Anche loro – le associazioni – all’inizio la mettono sullo scherzoso: «Come vi potrebbe spiegare qualsiasi addetto del settore, non c’è bisogno di un ingegnere, le comunicazioni crittografate o sono end to end o non sono crittografate». O le chiavi di cifratura sono sconosciute agli intermediari, ai provider o semplicemente non è più crittografia. O la crittografia consente la lettura solo a chi spedisce e a chi riceve, oppure non lo è. Diventa un’altra cosa. Controllabile, spiabile.

Più tranchant è comunque la parte della risposta che riguarda i problemi politici, i diritti. «Crittografia regolamentata? Stride con quel che accade, con centinaia di giornalisti e difensori dei diritti umani attualmente detenuti in tutto il mondo. Colpevoli di difendere i diritti degli altri e difendere la democrazia». E ancora: «Tanti, molti dipendono dalla crittografia. I membri della comunità Lgbtq+ ne dipendono per garantire privacy e sicurezza. I sopravvissuti alla violenza domestica si affidano a strumenti di crittografia end-to-end per fornire un canale sicuro per fare piani e comunicare con persone fidate».

Giudizi espressi in tante occasioni. Eppure i due si sono sentiti autorizzati a chiedere nuove normative internazionali restrittive. Forse – forse – per il «clima» che si respirava appena prima dello scandalo Pegasus, quando la Commissione europea incaricata di riscrivere le regole della Convenzione di Budapest – un accordo mondiale per il coordinamento nella lotta al crimine organizzato – ha reso pubblica una prima bozza del proprio lavoro.
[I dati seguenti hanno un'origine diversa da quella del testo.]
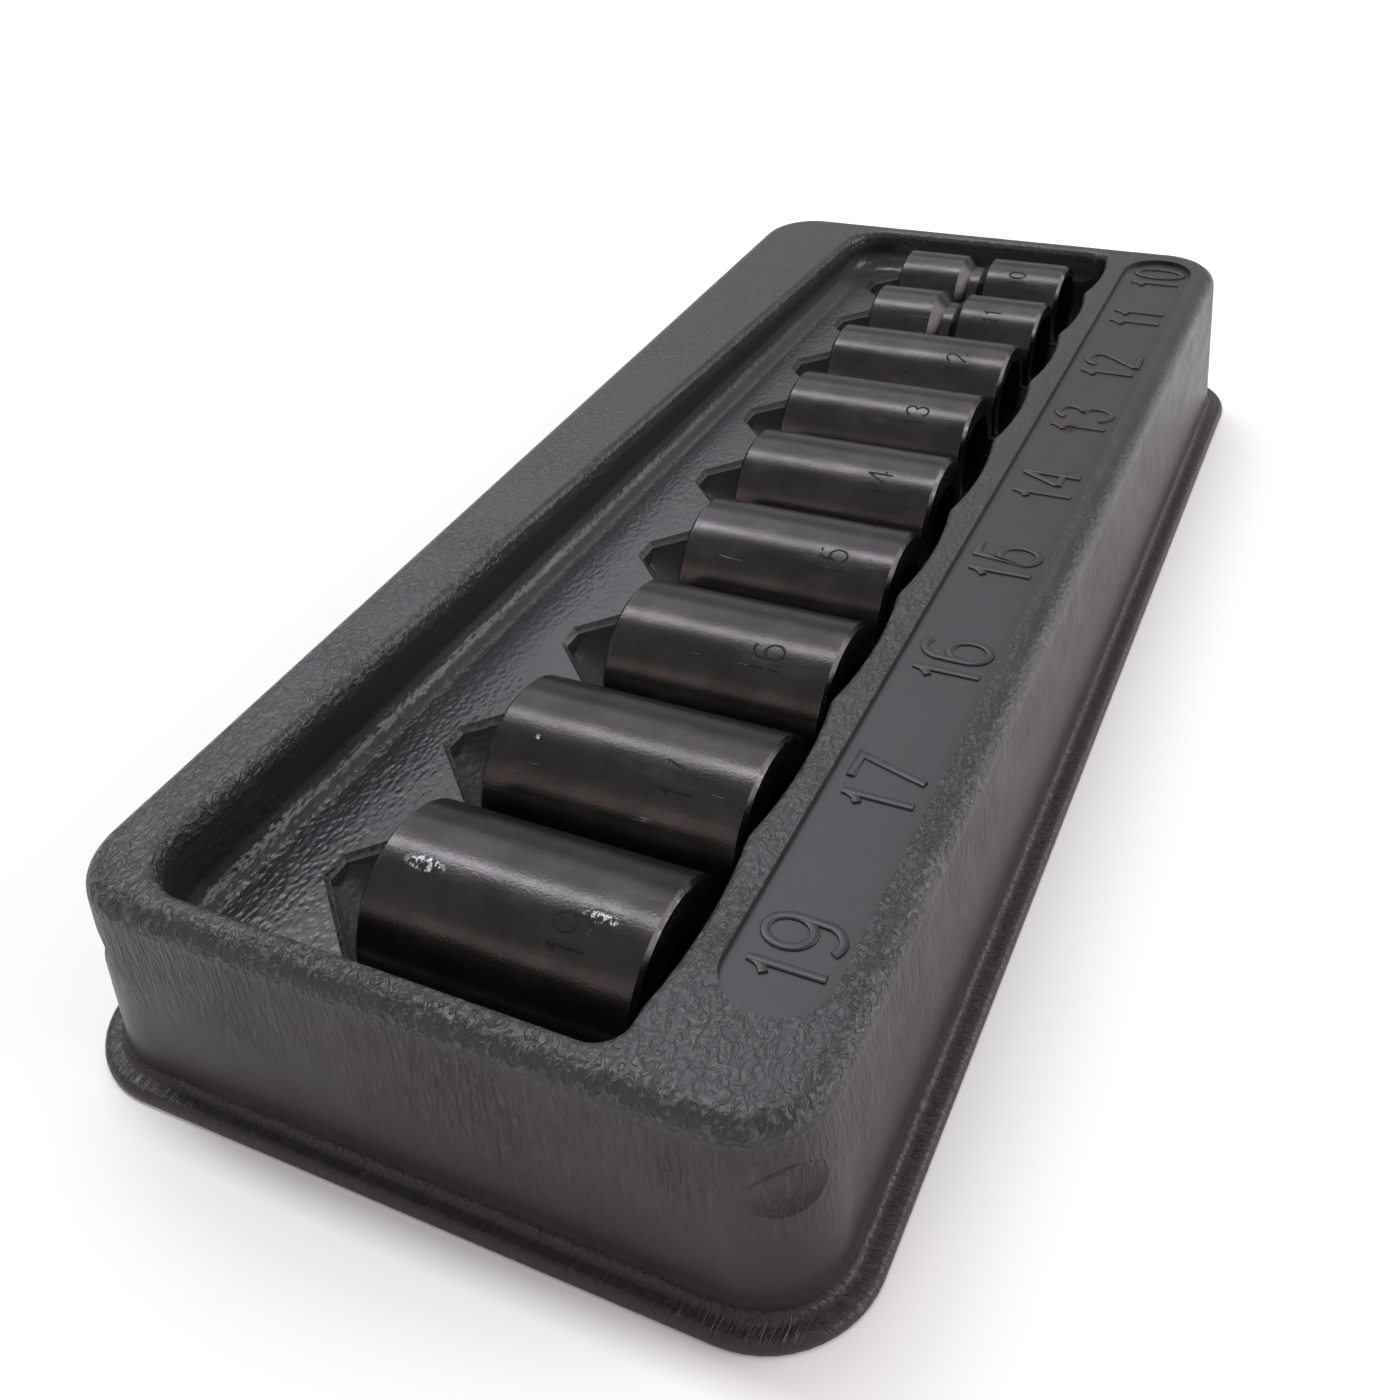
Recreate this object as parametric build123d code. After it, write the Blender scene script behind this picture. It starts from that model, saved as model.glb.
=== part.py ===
"""Socket organizer: a formed plastic tray with nine impact sockets lying across it.

Millimetres.  +X runs along the tray from the largest socket to the smallest,
+Y points to the finger shelf, -Y to the label rail, +Z is up.  The origin is
the centre of the foot's outline, on the surface that the tray stands on.
"""

import os
from math import sqrt

from build123d import *

os.makedirs("parts", exist_ok=True)

# ---------------------------------------------------------------- sockets
# Outside diameter of each socket, named after its wrench size.
diameter_19 = 30.0
diameter_17 = 29.6
diameter_16 = 28.4
diameter_15 = 26.4
diameter_14 = 25.8
diameter_13 = 24.4
diameter_12 = 22.4
diameter_11 = 21.2
diameter_10 = 20.2

long_socket = 42.0       # length of the two largest sockets
short_socket = 38.0      # length of the others
end_chamfer = 0.6        # outside chamfer at both ends of a socket
mouth_chamfer = 0.8      # lead-in chamfer of the hexagon and of the square
drive_square = 12.8      # across flats of the square drive hole
drive_depth = 15.5       # how deep the drive square goes
drive_corner = 1.3       # rounding of the square's inner corners
hex_play = 0.15          # how much wider the hexagon is than its wrench size
web_length = 3.0         # solid length between hexagon and square, less its bore
web_bore = 8.5           # bore through that web
neck_depth = 2.2         # groove around the middle of the two smallest sockets
neck_width = 2.2         # width of the groove's floor
neck_place = 0.54        # groove's place, as a share of the length from the drive end

# How far each socket lies from the label rail's wall, as it was put back.
gap_19 = 3.2
gap_17 = 2.8
gap_16 = 2.6
gap_15 = 3.2
gap_14 = 4.8
gap_13 = 6.6
gap_12 = 6.6
gap_11 = 5.9
gap_10 = 6.4

# ---------------------------------------------------------------- tray
sheet = 1.6              # wall thickness of the formed sheet
floor_rise = 4.5         # lowest socket's underside above the standing surface
seat_clearance = 0.35    # air between a socket and the cradle it lies in
cradle_land = 0.5        # least plastic between two neighbouring cradles
end_play = 0.7           # straight cradle left beyond a socket's open end
underside_round = 2.0    # rounding inside the foot, where the sheet turns outwards
cone_tip = 2.0           # radius of the blunt tip of a cradle's tapered end
near_margin = 7.0        # well floor before the first cradle
far_margin = 1.0         # well floor after the last cradle
ridge_drop = 4.2         # ridges between the sockets lie this far below the shelf
ridge_stop = 5.0         # ridges rise to the shelf this far before the open ends
notch_bevel = 0.9        # bevel where the cradles' ends break through the shelf
shelf_rise = 1.2         # shelf above the axes of the cradles
shelf_fillet = 3.8       # hollow fillet where the well's walls meet the shelf
scallop_depth = 1.3      # how far each cradle bites into the label rail's wall

finger_room = 7.5        # shelf left between the tightest cradle and the finger wall
well_taper = 14.0        # how much narrower the well is at the far end
well_corner = 9.0        # corner radius on the finger side
rail_corner = 4.6        # corner radius on the label side
well_draft = 1.0         # lean of the well's walls from the rim to the shelf
label_rail = 25.3        # top width of the rail that carries the label strip
finger_rail = 9.3        # top width of the opposite rail at its narrow end
end_rail = 5.25          # top width of the rails at both ends
mouth_round = 1.5        # rounding where the rails turn down into the well

rim_corner = 12.3        # corner radius of the tray's outside at the rim
rim_round = 3.4          # rounding between the rim and the outside walls
outside_draft = 2.8      # lean of the outside walls from the rim to the foot
foot_step = 3.6          # foot beyond the outside wall
foot_round = 1.3         # hollow fillet between the foot and the wall
foot_edge = 1.3          # rounding of the foot's upper edge

strip_width = 14.7       # recessed label strip
strip_depth = 0.9
strip_offset = 12.25     # strip's centre line from the rail's outer edge
strip_near_gap = 15.7    # strip's round end from the rim at the wide end
strip_far_gap = 6.0      # and at the far end

dent_radius = 8.0        # roller that forms the hollow across each corner
dent_depth = 1.1         # how far the hollow goes into the corner
dent_below_rim = 10.5    # hollow's centre below the rim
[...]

CON UN TESTO che fortunatamente potrà – e dovrà – essere modificato ma che ha già fatto sobbalzare dalle sedie tutte le associazioni democratiche: lì si prevede la possibilità, per le polizie dei paesi aderenti, di accedere ai dati delle persone sospette, anche se conservate da provider di altri paesi. Senza l’autorizzazione di alcun giudice. Un testo, suggerisce l’Eff, scritto dai rappresentanti delle varie polizie, in stanze chiuse, senza alcun confronto con l’esterno. E allora forse, se è come dice Eff, la lettera-appello di De Bolle e Cyrus R. Vance Jr sembra meno un caso.